Sitting in my office I am the picture of rage. Earlier I was disrespected by one of our kids –one who is not my own– and it happened in front of a large group of the family including one of the boys who is my own. Long story short, this kid told me to shut up. Nobody reacted to it but me and I had to shove down my immediate reaction of, ‘excuse me, who do you think you are to tell me to shut up?’ and just take it.

I don’t really know how to act. I walk around on pins and needles more often than I should, because I don’t want to show anger or feed into any of the negative behaviors these kids grew up around. I don’t want to be just another version of that guy. I also don’t want to be disrespected. I also don’t want to swallow my anger. I also don’t want to take my anger out on my partner. I also don’t want my kids to be raised seeing me be openly disrespected and feel like it is okay. Honestly, I don’t know what to do or how to do it in order to create a situation where I feel respected and am able to feel like I am teaching the kids here how to be respectful.

This too is the rare situation where I feel like I am fighting the battle alone, because of the culture clash. What I deem as disrespect feels like it is seen as nothing at all. Walking in the house and not saying hello to me is disrespectful in my book, but seemingly not in theirs. This is one of a small list of problems that appear when you are working to merge lives and cultures and dealing with the habits of people. It is difficult for me, because the way I want to behave is unacceptable and I really have no outlet beyond the words for dealing with the emotions that crop up in these circumstances.

There is no merging families manual. Perhaps here in these pages I’ve been writing one. Call it a ‘how not to’ guide, based on how well I’ve managed things thus far. In fact this very blog–this public airing of things is likely tops of that list. As such, I am not going to be approaching such life topics ever again.

4.8. Character Archive

When I was at my best writing I was developing characters on a daily basis. I want to get back to that level of competency and creative output. I think the best way to start is for me to start creating lives. By that I mean it is time to reopen the idea archive and start to produce characters and story threads. Tonight is character night. His name is Elden Taylor

Elden is a black man born in northern Utah to parents who practiced the Mormon faith. Elden saw what his parents saw growing up. He saw a town, Grouse Creek, that practiced the faith but saw little value in black people. He saw the constant struggle they went through to maintain their business. He saw the further struggle best emphasized by the tragedy of his mother losing the ability to bear children after she had him. Already an outcast amongst the mothers of the faith this fresh failure led her further down a road of depression and, conversely, deeper into her reliance on her faith. It is for these reasons that Elden, a smart boy and solid athlete, opted to turn down his scholarship to BYU. He left behind the few friends that tolerated his difference, climbed into his car, and drove.

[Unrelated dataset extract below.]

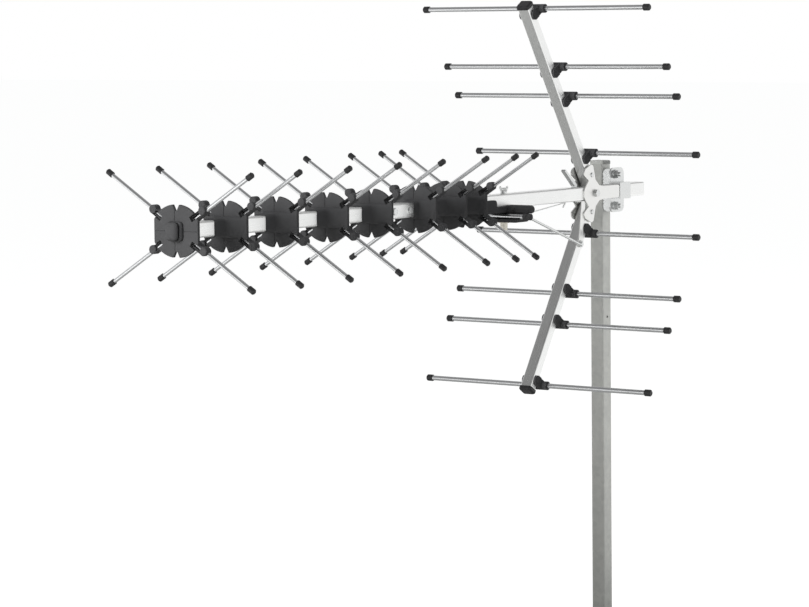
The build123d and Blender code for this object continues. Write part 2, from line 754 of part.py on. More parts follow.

He headed east. He took the trail that settlers rode but in the opposite direction. He drove for twenty three hours, stopping only for gas and whatever fast food he could find at the stations. Finally, he found himself in Wildoak, just south of Shreveport, Louisiana. He didn’t have a plan, he didn’t have a job, and he hardly had the money to last a week.

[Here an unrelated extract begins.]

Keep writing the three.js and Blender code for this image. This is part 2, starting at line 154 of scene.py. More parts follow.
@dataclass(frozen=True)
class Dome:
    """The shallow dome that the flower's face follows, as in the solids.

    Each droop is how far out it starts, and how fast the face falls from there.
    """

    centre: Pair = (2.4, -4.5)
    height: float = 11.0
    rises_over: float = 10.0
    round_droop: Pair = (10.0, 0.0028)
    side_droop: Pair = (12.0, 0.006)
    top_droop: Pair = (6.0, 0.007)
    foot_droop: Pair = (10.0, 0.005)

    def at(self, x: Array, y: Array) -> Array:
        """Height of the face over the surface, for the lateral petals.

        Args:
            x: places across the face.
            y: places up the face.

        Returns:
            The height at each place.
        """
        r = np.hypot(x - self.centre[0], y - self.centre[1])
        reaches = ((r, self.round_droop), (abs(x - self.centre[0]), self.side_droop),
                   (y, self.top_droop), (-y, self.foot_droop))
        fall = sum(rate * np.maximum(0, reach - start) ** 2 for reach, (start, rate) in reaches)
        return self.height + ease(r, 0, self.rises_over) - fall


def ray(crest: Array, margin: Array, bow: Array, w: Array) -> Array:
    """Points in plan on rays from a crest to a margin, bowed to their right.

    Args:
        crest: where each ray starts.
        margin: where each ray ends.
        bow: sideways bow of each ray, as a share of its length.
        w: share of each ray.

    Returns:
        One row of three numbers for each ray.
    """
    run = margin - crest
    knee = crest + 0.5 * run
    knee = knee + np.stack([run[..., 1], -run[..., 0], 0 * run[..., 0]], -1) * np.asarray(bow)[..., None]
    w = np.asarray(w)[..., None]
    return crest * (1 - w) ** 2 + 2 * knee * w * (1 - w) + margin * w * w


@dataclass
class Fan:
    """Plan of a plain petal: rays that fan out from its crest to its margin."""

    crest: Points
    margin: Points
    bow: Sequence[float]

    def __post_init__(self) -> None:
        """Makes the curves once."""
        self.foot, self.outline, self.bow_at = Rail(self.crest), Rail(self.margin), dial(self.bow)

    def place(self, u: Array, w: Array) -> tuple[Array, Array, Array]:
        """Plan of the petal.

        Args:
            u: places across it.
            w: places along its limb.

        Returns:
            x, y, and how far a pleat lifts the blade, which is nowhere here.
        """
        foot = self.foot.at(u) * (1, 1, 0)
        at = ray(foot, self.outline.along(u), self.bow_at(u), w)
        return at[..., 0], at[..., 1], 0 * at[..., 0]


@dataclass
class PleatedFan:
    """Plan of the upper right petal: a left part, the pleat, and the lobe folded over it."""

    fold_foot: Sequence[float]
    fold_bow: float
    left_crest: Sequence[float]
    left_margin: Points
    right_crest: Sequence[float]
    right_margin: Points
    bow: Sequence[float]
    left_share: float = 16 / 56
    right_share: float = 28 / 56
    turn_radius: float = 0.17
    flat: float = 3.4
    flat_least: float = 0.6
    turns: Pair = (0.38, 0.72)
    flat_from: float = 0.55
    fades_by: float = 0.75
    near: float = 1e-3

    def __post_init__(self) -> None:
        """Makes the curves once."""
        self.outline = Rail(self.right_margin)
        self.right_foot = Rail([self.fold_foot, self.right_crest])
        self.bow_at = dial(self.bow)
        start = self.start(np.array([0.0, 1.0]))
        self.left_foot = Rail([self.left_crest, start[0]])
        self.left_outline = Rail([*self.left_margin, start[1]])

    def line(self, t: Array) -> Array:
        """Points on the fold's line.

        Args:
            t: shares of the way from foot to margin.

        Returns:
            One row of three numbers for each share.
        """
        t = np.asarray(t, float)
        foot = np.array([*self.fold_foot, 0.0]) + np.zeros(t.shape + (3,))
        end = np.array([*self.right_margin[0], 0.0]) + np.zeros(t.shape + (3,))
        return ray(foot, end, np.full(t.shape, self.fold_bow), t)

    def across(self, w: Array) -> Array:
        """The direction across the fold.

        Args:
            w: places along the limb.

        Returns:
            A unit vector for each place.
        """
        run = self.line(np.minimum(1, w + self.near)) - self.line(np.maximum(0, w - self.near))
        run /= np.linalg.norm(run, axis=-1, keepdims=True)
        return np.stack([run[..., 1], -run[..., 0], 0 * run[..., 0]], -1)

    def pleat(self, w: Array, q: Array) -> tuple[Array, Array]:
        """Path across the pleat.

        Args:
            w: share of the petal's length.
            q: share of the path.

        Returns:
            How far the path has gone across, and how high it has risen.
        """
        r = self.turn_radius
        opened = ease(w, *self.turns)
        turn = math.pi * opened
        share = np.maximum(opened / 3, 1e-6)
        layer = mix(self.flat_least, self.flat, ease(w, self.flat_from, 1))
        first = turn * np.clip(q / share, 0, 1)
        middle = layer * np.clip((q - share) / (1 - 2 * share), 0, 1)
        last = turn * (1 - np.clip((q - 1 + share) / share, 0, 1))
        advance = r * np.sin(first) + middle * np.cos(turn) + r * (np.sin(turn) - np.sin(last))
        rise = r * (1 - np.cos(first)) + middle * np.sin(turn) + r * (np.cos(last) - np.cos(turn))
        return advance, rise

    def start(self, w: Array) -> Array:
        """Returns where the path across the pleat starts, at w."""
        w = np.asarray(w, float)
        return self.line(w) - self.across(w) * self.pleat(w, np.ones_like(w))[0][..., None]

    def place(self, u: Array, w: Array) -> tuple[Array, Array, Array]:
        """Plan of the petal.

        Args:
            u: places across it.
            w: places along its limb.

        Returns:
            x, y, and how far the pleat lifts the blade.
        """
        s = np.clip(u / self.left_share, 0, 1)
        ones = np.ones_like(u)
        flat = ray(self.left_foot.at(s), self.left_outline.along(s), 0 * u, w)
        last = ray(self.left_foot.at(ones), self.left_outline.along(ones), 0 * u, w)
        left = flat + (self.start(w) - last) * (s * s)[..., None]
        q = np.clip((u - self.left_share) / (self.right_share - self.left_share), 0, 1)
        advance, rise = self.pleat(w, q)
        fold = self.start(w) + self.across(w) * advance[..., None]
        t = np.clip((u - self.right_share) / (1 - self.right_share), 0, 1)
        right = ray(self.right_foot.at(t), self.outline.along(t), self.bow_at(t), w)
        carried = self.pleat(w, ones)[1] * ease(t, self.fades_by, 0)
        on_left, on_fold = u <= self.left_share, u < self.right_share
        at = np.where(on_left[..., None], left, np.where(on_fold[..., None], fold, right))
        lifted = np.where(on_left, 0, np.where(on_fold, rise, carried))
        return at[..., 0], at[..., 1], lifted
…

Still, he had something he hadn’t since he was a small boy: Possibility.

4.7. Reflections on a Friday Night

I’m listening to the boys play fortnite all over the house. I’m not a fan. I wish they had other things going on. Honestly, my part in that has been a regularly scheduled fail. I’m not directing activities as much as I have in the past and it is clear that they are not yet willing to find more for themselves beyond the game.

I tried to do some basic workout sessions, but the level of complaining drove me crazy. I no longer intend to do sessions for all three boys. I might work one on one with the eldest, but the others are truly struggling to show me the respect required for me to put in the work.

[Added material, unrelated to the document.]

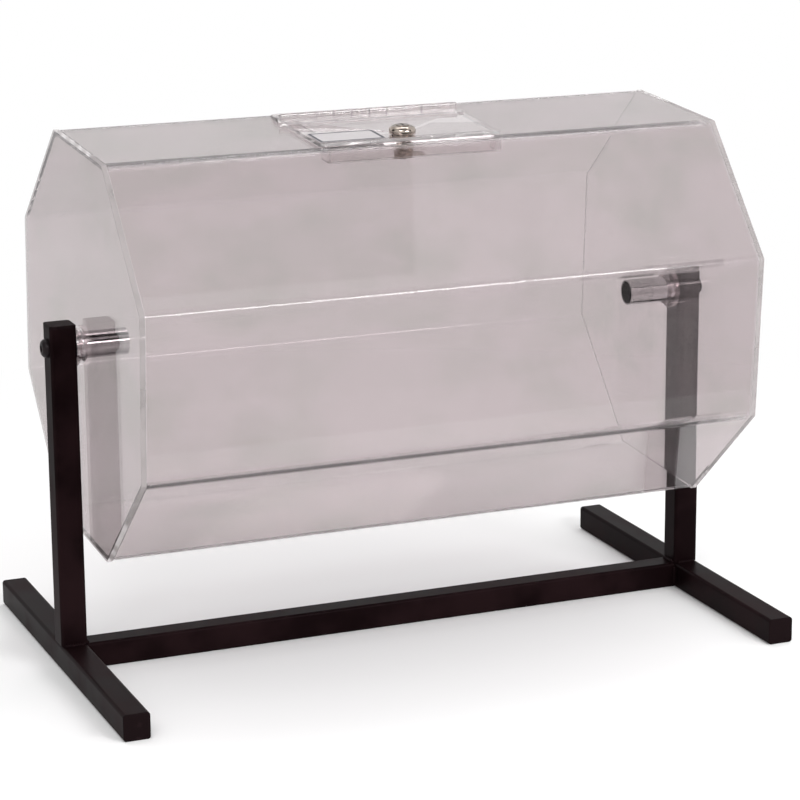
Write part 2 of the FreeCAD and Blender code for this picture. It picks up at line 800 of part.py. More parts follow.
def on_tip(edge):
    """Tell whether an upright edge is one of the cam tip's two corners."""
    return along(edge, Vector(0, 0, 1)) and abs(edge.CenterOfMass.x - tip_x) < 0.01


round_edges(cam, arm_pad, edges_where(arm_pad, on_tip), "Sizes.cam_tip_width / 4")
drive = new_sketch(cam, "XY_Plane", "Sizes.cam_top")
half_hole = "(Sizes.drive_square / 2 + Sizes.drive_clearance)"
rectangle(
    drive,
    f"Sizes.lock_x - {half_hole}",
    f"Sizes.lock_x + {half_hole}",
    f"Sizes.lock_y - {half_hole}",
    f"Sizes.lock_y + {half_hole}",
)
pocket(cam, drive, "Sizes.cam_thickness * 2", midplane=True)

# Screw that holds the cam on the plug's square
screw = drum_body("cam_screw")
screw_head = new_sketch(screw, "XY_Plane", "Sizes.cam_under")
circle(screw_head, "Sizes.cam_screw_head", "Sizes.lock_x", "Sizes.lock_y")
pad(screw, screw_head, "Sizes.cam_screw_head_height", reverse=True)
screw_shank = new_sketch(screw, "XY_Plane", "Sizes.cam_under")
circle(screw_shank, "Sizes.cam_screw_diameter", "Sizes.lock_x", "Sizes.lock_y")
pad(screw, screw_shank, "Sizes.cam_screw_length - Sizes.thread_clearance")

doc.recompute()

# Every object must have computed, and every sub-part must be one sound solid
for item in doc.Objects:
    if "Invalid" in item.State or "Error" in item.State:
        raise RuntimeError(f"{item.Name} did not compute: {item.State}")
for body in bodies:
    shape = body.Shape
    if shape.isNull() or not shape.isValid() or len(shape.Solids) != 1:
        raise RuntimeError(f"{body.Label} is not one valid solid")

os.makedirs("parts", exist_ok=True)
for body in bodies:
    body.Shape.exportStep(os.path.join("parts", f"{body.Label}.step"))
print(f"{len(bodies)} sub-parts written")
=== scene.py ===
import logging
import math
from dataclasses import dataclass
from enum import Enum
from typing import Callable, Optional, Sequence, Union

import bmesh
import bpy
import numpy as np
from mathutils import Matrix, Vector


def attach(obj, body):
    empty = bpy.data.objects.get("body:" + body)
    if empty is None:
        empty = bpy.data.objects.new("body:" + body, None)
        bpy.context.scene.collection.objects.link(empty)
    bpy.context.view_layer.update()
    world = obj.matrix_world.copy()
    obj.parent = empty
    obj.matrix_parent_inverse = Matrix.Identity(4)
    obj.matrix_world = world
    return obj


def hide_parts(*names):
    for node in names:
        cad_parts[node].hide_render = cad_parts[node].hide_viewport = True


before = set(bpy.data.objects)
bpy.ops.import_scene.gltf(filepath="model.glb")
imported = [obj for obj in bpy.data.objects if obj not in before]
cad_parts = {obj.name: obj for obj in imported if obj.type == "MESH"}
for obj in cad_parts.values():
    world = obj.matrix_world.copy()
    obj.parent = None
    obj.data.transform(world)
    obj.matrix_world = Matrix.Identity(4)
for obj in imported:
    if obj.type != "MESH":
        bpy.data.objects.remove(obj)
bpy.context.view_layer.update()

LOG = logging.getLogger("raffle_drum")
MM = 0.001
TURN = 2.0 * math.pi
SIDE = TURN / 8  # what one side of an octagon turns by
SIDES = (("left", -1.0), ("right", 1.0))
BEND = "bend"  # the shell's attribute that marks its heated bends
EVEN = (1.0, 1.0, 1.0)  # the scale of a pattern that isn't stretched
FINE = (0.0007, 2.0, EVEN)  # the pattern of metal that has no drawing lines
WARM = (1.0, 0.76, 0.80)  # the tint of the black finishes' shine
OBLIQUE = (0.3, 0.5, 0.8)  # a direction that is parallel to none of the axes

# The sockets of a colour Mix node: its two inputs and its result
MIX_FIRST, MIX_SECOND, MIX_RESULT = 6, 7, 2
# Nearer points are merged and shorter edges dropped, in metres
MERGE, SHORTEST = 1e-7, 1e-8
# Edges that bend by more than this are chamfered
CHAMFER_ANGLE = math.radians(60.0)

Value = Union["Wire", int, float]
Point = tuple[float, float, float]
Colour = tuple[float, float, float]
Range = tuple[float, float]
Pattern = tuple[float, float, Point]
FaceTest = Callable[[np.ndarray, np.ndarray], np.ndarray]


class Body(Enum):
    """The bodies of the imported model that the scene's own pieces ride on."""

    STAND = "stand"
    DRUM = "drum"
    DOOR = "door"


class Slot(Enum):
    """The names of the record's material slots."""

    ACRYLIC = "clear_acrylic"
    STAND = "stand_black"
    NICKEL = "nickel"


# --- Shader expressions ---


def operator(operation: str, swapped: bool = False) -> Callable[["Wire", Value], "Wire"]:
    """Return a method that adds a Math node over self and another value, or swapped."""

    def method(self: "Wire", other: Value) -> "Wire":
        """Return the operation's result."""
        pair = (other, self) if swapped else (self, other)
        inputs = dict(enumerate(pair))
        return self.shader.node("ShaderNodeMath", {"operation": operation}, inputs)

    return method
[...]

Another issue is lack of equipment. I don’t have all the right stuff I need in order to properly prepare them for their fall seasons. Specifically, there is a drill with garbage cans I want to do, and the hula hoops turned out to be a poor substitute. Still, I am not going to keep dumping money into a pit filled with ungrateful and angry and short cut taking kids. I want them to dedicate themselves before I dedicate myself. That is part of what growing up has to be about.

Beyond that the true reflection has to be on where I am at with the words. I am slogging through the work in order to get to the point where I can get back to writing stories that are in my worlds–not someone else’s. That is taking longer than imagined.

Some Thoughts:

  1. Some major printer issues are messing up my plan to deliver a ‘just the basics’ print of the offense to the HC this Sunday. I do not think he will run it. I’m still going to do my part.
  2. Those printer issues include a printer that is remarkably slow and largely fails to print. I do not understand what the issue is and it is a difficult thing for me to recognize that there are some problems I seem completely unable to solve.

4.6. Death Clock and Mistakes were Made

This hasn’t been the best 72 hours. Late in the evening last night I found myself examining various ‘when will I die’ websites. Most had me making it to my 60’s, which doesn’t necessarily give me a whole lot of time to live. That makes today all the worse because it feels like today was a series of mishaps building distance between myself and my partner. It is 100 percent on me. I have been making a lot of missteps in my day to day life and it feels like they always result in us loosing opportunities to be together. I could also be overthinking a bad day.

I doubt it. My instincts feel right about this—about a few things really. Feels like I’m seeing the world around me as if I’m watching myself in a movie and it’s one of those movies where you see the characters do stuff they should not and you are not able to look away.

My life isn’t quite that much of a car wreck, but if I don’t change course from having days like today it certainly will be. Take for example the fact that I am blogging in bed on my phone because I didn’t get to it today.

I suppose the real fear here is that I have the same problem putting together a day as I do with putting together a class or a life—I am solid in the first part but then it eventually falls apart.

Some Thoughts:

  1. Stranger Things 3 is done. Really enjoyed the 80’s callbacks and I am looking forward to season 4.
  2. Also looking forward to a three day weekend. Should be good times all around.